Taken orally, the capsule is said to contain a small needle made of compressed insulin, which is injected after the capsule reaches the stomach. In animal tests, the MIT-led research team showed they could deliver insulin and lower blood sugar at levels comparable to injections through skin.
“We are really hopeful that this new type of capsule could someday help diabetic patients and perhaps anyone who requires therapies that can now only be given by injection or infusion,” said Robert Langer, the David H Koch Institute Professor, a member of MIT’s Koch Institute for Integrative Cancer Research, and one of the senior authors of the study.
Giovanni Traverso, an assistant professor at Brigham and Women’s Hospital, Harvard Medical School, and a visiting scientist in MIT’s Department of Mechanical Engineering is also a senior author of the study. The first author of the paper, which appears in Science, is MIT graduate student Alex Abramson. The research team also includes scientists from the pharmaceutical company Novo Nordisk.
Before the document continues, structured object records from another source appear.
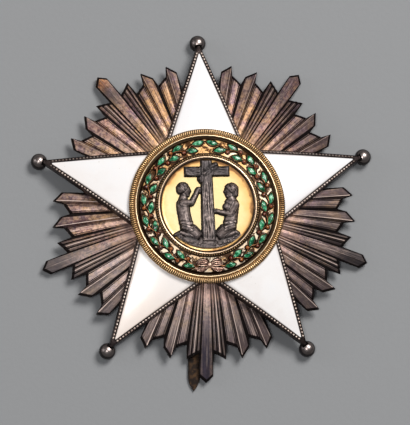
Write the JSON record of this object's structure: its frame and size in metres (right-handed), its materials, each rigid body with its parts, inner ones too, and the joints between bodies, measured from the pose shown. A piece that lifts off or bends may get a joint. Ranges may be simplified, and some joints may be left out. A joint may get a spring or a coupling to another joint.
{
  "type": "grand cross breast star",
  "caption": "Breast star of an order: white enamel star with beaded edges and ball tips on a vaulted plate of silver rays, with a gilt wreathed medallion and a pin at the back",
  "frame": {"origin": "middle of the star in plan, on the plane of the surface that it lies on, which the five balls touch", "axes": "+Z out of the front face, +Y toward the top arm, +X to the right as seen from the front"},
  "size_m": [0.0878, 0.0922, 0.0124],
  "materials": {
    "ray_silver": "toned silver with pinkish brown and gold patches, worn bright on the ridges",
    "star_silver": "darkened silver with a beaded edge worn bright",
    "white_enamel": "opaque white fired enamel, polished",
    "ball_silver": "dark polished silver",
    "case_gilt": "gilt, milled, with dark dirt in the grooves",
    "ground_gilt": "pale gilt, satin",
    "leaf_enamel": "translucent green enamel edged in gilt, red-brown berries",
    "bow_gilt": "pinkish gilt, satin",
    "bead_gilt": "gilt beads with dark gaps",
    "disc_gilt": "bright gilt, darker orange-brown at the edge",
    "relief_silver": "blackened silver, worn paler on the high parts",
    "post_silver": "plain turned silver",
    "pin_metal": "plain gilt, dulled"
  },
  "bodies": {
    "root": {"ray_plate": "ray_silver", "star_body": "star_silver", "enamel_arm_1": "white_enamel", "enamel_arm_2": "white_enamel", "enamel_arm_3": "white_enamel", "enamel_arm_4": "white_enamel", "enamel_arm_5": "white_enamel", "tip_ball_1": "ball_silver", "tip_ball_2": "ball_silver", "tip_ball_3": "ball_silver", "tip_ball_4": "ball_silver", "tip_ball_5": "ball_silver", "medallion_case": "case_gilt", "wreath_ground": "ground_gilt", "wreath_left": "leaf_enamel", "wreath_right": "leaf_enamel", "ribbon_bow": "bow_gilt", "bead_ring": "bead_gilt", "medallion_disc": "disc_gilt", "medallion_relief": "relief_silver", "centre_post": "post_silver", "brooch_pin": "pin_metal"}
  },
  "joints": []
}
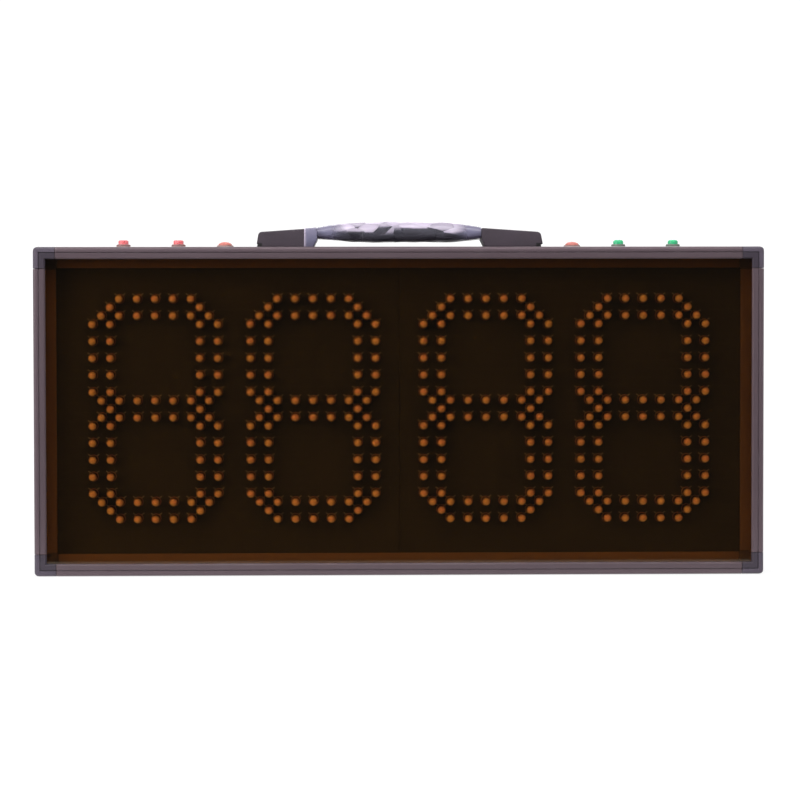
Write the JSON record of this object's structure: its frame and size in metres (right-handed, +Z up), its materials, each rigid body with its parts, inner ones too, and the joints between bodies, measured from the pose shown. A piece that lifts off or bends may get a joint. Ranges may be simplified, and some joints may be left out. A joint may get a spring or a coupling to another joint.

According to MIT, the tip of the needle is made of nearly 100 per cent compressed, freeze-dried insulin, using the same process used to form medicine tablets. The shaft of the needle, which does not enter the stomach wall, is made from another biodegradable material.
Within the capsule, the needle is attached to a compressed spring that is held in place by a disk made of sugar. When the capsule is swallowed, water in the stomach dissolves the sugar disk, releasing the spring and injecting the needle into the stomach wall.
The stomach wall has no pain receptors, so the researchers believe that patients would not be able to feel the injection. To ensure that the drug is injected into the stomach wall, the researchers designed their system so that no matter how the capsule lands in the stomach, it can orient itself so the needle is in contact with the stomach lining.
“As soon as you take it, you want the system to self-right so that you can ensure contact with the tissue,” Traverso said.
Once the tip of the needle is injected into the stomach wall, the insulin dissolves at a rate that can be controlled by the researchers as the capsule is prepared. In this study, it took about an hour for all of the insulin to be fully released into the bloodstream.
In tests in pigs, the researchers showed that they could deliver up to 300 micrograms of insulin. More recently, they have been able to increase the dose to 5 milligrams, which is comparable to the amount that a patient with type 1 diabetes would need to inject.
After the self-righting capsule releases its contents, it can pass through the digestive system. The researchers found no adverse effects from the capsule, which is made from biodegradable polymer and stainless steel components.
The MIT team is now continuing to work with Novo Nordisk to further develop the technology and optimise the manufacturing process for the self-righting capsule devices.